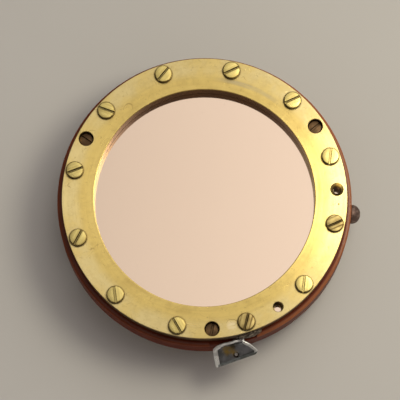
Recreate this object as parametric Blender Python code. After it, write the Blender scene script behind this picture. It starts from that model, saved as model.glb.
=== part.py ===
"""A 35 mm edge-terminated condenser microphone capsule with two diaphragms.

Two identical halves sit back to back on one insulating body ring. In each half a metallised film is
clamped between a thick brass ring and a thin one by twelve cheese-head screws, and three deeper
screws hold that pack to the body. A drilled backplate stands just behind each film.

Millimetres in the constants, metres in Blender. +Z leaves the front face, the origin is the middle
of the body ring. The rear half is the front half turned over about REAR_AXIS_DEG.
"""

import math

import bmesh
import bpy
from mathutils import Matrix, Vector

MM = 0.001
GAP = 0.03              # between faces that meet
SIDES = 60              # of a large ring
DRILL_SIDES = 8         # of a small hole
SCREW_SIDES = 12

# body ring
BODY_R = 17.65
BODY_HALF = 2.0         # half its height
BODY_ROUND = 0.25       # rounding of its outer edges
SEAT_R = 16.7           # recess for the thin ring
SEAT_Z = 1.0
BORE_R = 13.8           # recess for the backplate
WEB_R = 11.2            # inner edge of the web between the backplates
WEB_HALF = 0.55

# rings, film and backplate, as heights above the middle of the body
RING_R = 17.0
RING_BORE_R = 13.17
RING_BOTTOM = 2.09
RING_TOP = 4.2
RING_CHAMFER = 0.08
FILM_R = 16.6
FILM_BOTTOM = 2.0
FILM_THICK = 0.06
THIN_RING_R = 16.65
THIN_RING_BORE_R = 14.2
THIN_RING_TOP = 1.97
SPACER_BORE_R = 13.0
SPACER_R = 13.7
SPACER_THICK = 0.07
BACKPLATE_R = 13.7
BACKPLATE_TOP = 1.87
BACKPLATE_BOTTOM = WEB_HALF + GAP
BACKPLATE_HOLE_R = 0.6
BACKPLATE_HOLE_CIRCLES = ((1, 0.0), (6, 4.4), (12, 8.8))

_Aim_
From the listing above, collect every line that mentions the word "Blender".

_Completed task_
Recreate this object as parametric Blender Python code. After it, write the Blender scene script behind this picture. It starts from that model, saved as model.glb.
Millimetres in the constants, metres in Blender. +Z leaves the front face, the origin is the middle